> **GIVEN TASK**
Print the first line of the material below and each line after it, exactly as written, ending with the line that contains "foot_inset = 32; // [25:1:50]".

> **MATERIAL PROVIDED**
+---+

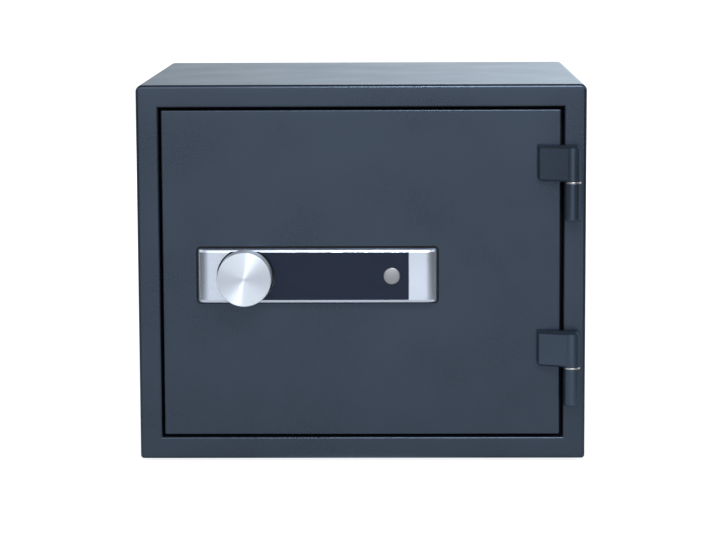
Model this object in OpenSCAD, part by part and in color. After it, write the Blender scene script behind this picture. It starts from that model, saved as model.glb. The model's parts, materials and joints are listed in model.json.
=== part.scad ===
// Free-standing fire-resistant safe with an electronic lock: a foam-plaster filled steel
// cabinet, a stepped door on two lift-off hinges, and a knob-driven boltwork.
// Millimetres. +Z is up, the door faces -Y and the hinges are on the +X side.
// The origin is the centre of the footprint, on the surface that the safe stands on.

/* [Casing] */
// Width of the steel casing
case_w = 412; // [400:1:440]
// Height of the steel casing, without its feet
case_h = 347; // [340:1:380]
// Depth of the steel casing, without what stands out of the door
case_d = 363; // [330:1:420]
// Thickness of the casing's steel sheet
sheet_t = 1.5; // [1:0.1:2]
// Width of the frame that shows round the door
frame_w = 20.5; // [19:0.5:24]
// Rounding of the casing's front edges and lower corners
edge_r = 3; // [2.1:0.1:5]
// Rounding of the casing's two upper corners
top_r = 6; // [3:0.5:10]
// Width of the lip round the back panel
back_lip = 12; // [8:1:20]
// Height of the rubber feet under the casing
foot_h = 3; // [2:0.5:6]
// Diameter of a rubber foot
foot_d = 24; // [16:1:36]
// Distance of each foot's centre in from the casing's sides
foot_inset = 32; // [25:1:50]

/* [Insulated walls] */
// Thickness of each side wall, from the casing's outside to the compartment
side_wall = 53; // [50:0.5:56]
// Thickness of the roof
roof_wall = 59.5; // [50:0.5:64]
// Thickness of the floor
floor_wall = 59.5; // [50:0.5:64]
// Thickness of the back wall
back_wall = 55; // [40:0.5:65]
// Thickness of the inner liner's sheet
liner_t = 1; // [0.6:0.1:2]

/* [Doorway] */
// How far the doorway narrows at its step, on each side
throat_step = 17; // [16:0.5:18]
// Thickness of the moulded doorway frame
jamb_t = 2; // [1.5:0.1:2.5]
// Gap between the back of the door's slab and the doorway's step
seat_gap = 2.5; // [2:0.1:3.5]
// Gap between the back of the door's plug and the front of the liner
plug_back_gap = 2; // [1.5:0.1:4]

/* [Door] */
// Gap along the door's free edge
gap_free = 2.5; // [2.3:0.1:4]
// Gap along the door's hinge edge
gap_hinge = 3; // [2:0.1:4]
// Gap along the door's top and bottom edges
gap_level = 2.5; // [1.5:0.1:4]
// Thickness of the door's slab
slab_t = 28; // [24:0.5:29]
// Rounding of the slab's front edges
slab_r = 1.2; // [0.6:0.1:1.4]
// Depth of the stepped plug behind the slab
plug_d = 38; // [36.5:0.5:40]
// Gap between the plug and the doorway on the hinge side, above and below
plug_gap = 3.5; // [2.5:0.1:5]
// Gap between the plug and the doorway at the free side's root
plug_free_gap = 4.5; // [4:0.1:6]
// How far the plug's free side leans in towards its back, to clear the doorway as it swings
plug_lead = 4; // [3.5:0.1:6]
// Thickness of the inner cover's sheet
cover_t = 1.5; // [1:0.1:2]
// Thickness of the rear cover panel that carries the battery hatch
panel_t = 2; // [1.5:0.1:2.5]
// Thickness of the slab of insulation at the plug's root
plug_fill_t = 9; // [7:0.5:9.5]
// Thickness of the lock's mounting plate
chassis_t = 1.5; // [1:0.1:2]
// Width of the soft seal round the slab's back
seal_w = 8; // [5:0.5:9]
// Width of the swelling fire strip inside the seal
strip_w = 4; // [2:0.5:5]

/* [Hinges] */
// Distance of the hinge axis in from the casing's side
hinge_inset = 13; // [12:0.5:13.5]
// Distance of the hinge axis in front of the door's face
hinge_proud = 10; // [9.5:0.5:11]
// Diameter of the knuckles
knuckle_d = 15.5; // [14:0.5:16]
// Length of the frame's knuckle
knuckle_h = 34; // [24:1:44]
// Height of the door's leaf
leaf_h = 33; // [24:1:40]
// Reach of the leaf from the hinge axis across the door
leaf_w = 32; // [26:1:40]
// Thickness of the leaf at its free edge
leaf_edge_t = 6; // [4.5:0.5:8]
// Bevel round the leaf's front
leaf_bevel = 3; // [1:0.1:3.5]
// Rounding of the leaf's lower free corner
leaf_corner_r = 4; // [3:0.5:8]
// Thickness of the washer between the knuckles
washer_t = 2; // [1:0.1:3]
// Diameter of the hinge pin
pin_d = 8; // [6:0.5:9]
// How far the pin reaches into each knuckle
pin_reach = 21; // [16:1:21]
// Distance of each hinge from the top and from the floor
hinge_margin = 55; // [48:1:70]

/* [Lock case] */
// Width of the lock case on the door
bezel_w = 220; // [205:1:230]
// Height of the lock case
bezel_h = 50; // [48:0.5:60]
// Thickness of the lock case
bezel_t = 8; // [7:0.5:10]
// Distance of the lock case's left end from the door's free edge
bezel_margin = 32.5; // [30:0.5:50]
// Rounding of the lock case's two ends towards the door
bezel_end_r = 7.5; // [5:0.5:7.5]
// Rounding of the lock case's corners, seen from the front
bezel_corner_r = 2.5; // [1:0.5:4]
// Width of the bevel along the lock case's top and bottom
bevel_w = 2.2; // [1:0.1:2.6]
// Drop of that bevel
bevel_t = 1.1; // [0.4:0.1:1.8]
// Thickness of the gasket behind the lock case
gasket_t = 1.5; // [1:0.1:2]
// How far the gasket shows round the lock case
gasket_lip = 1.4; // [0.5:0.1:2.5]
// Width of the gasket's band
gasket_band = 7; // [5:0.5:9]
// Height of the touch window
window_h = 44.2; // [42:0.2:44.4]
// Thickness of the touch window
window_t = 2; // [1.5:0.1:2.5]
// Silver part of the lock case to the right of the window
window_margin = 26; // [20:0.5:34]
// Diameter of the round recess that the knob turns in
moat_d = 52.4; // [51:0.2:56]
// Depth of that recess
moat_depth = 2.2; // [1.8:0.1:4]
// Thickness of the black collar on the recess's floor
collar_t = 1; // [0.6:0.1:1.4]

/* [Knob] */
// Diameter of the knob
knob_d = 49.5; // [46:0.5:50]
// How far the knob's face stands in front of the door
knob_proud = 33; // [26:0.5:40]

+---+

> **IN RESPONSE**
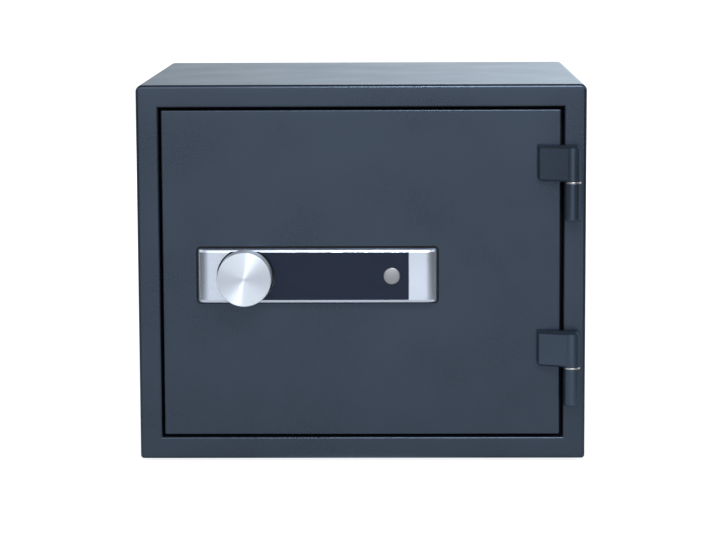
Model this object in OpenSCAD, part by part and in color. After it, write the Blender scene script behind this picture. It starts from that model, saved as model.glb. The model's parts, materials and joints are listed in model.json.
=== part.scad ===
// Free-standing fire-resistant safe with an electronic lock: a foam-plaster filled steel
// cabinet, a stepped door on two lift-off hinges, and a knob-driven boltwork.
// Millimetres. +Z is up, the door faces -Y and the hinges are on the +X side.
// The origin is the centre of the footprint, on the surface that the safe stands on.

/* [Casing] */
// Width of the steel casing
case_w = 412; // [400:1:440]
// Height of the steel casing, without its feet
case_h = 347; // [340:1:380]
// Depth of the steel casing, without what stands out of the door
case_d = 363; // [330:1:420]
// Thickness of the casing's steel sheet
sheet_t = 1.5; // [1:0.1:2]
// Width of the frame that shows round the door
frame_w = 20.5; // [19:0.5:24]
// Rounding of the casing's front edges and lower corners
edge_r = 3; // [2.1:0.1:5]
// Rounding of the casing's two upper corners
top_r = 6; // [3:0.5:10]
// Width of the lip round the back panel
back_lip = 12; // [8:1:20]
// Height of the rubber feet under the casing
foot_h = 3; // [2:0.5:6]
// Diameter of a rubber foot
foot_d = 24; // [16:1:36]
// Distance of each foot's centre in from the casing's sides
foot_inset = 32; // [25:1:50]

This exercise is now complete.